You are underage for such content
The year I turned 16, my parents finally bought a new computer to replace our 8-year-old dinosaur. I went straight from Windows 3.1 and using MS-DOS to input commands to play games from a floppy disk, to Windows 98 Second Edition (with USB support no less). The biggest change it wrought in my life, however, was the Internet.
Before, going online for me was a rare event, something that only happened at my mum’s office or occasionally at cyber-cafes. I didn’t like going to cyber-cafes because those places were the stronghold of teenage boys beating the virtual crap out of each other, while uttering swear words as though they were combat spells or cheat codes. So when our new computer arrived, I guarded it jealously, because it contained the secrets to life, boys, and free mp3s. I discovered many things about the world and myself from it, and one of the things I stumbled upon was ICQ Planetout.
ICQ Planetout was my first encounter with a gay site. More correctly, it is a portal for those of the LGBT (lesbian, gay, bisexual, transgender) camp. It was as good as any in being my introduction to the LGBT lifestyle. The one feature which really caught my attention was the comics page, probably because of my short attention span.
Through those comics I understood that the lives of gays and lesbians aren’t much different from those of ‘mainstream’ families. ICQ Planetout is an American site, so obviously the comics focused on American gays and their (more liberal) lives. But the themes the comics explored made sense to me, a heterosexual Asian girl. The comic characters set up home together, they started business ventures, went out, made out, broke up, made up, had babies, and campaigned against Bush in the 2004 elections. All the above could have been done by anyone, straight or gay. The only difference is who they do it with.

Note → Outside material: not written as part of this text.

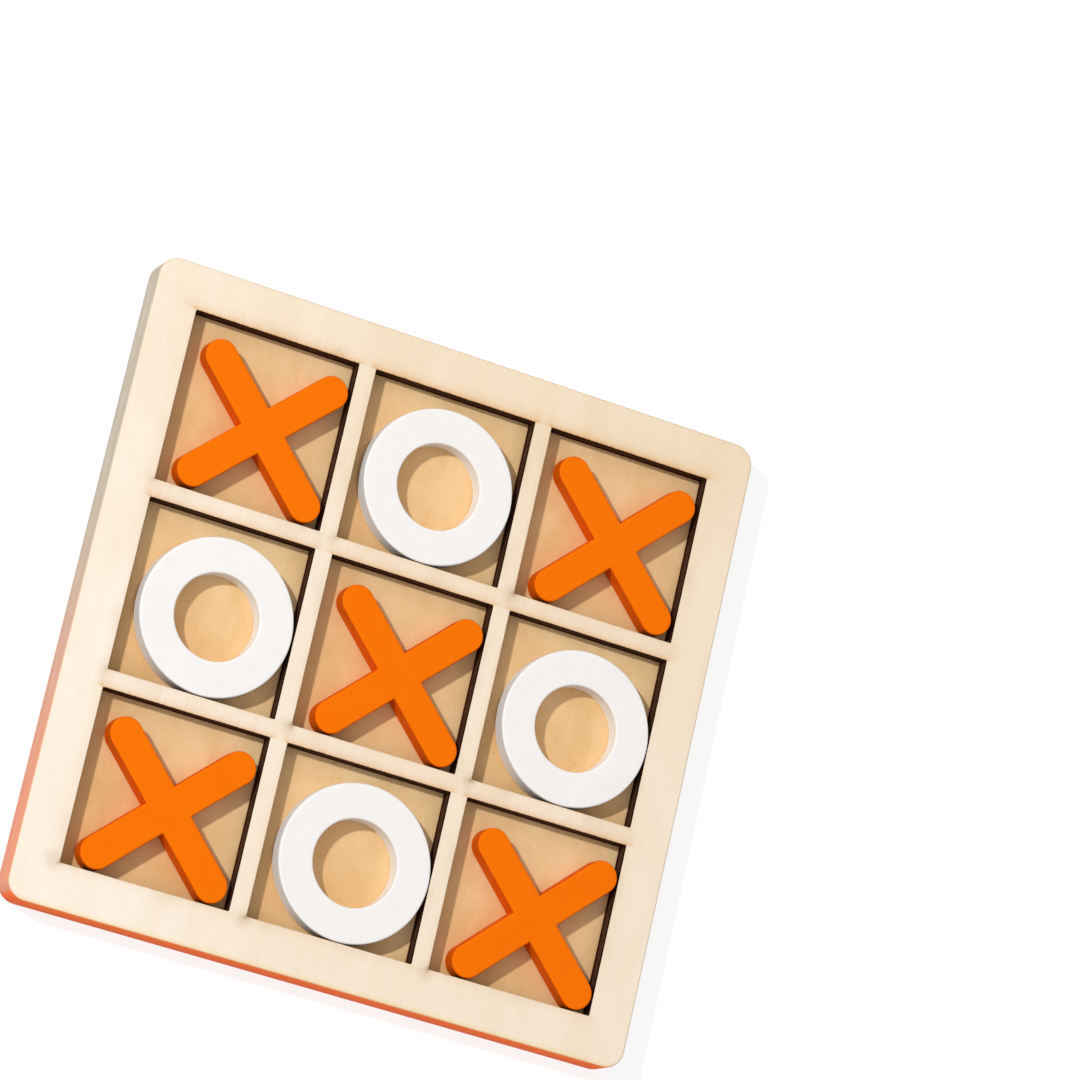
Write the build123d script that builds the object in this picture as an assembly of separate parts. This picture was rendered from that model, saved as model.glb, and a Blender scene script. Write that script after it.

Go to the site and see for yourself. My personal favourite was ‘Ethan Green’, but the artist has gone on a very long sabbatical. ‘A Couple of Guys’ is full of puns, and the artist, Dave Brosseau, was the first online entity I ever sent an email to. Meaning he was the first person whom I didn’t know in real life to receive an email from me. It was a big deal for me when he replied. It was almost like getting an autographed photo of my idol, it was proof that I mattered as a fan and a reader.
I don’t know if the site made me a fag hag. Not that I hang out with gay men (don’t know any), but I know the parlance and I understand a bit of their history and symbols: Stonewall, the rainbow flag, pink triangle. I wonder what the reaction would be if I had tried to access that site while using a school computer in JC. Would I get the infamous MOE “Access Denied!” screen? Would that make me a subversive underage individual trying to view content for which she is not deemed mature enough? Then when am I mature enough to see such content, or is it in my best interests that I never see such content for fear that I might engage in activities that go against “family values”?
I’m really angered by the reaction of the population jumping on the Gay=Aids bandwagon. LGBTs aren’t all the disease-bearing hedonists you think they are. But I guess you didn’t have the Internet at 16 to help you understand that.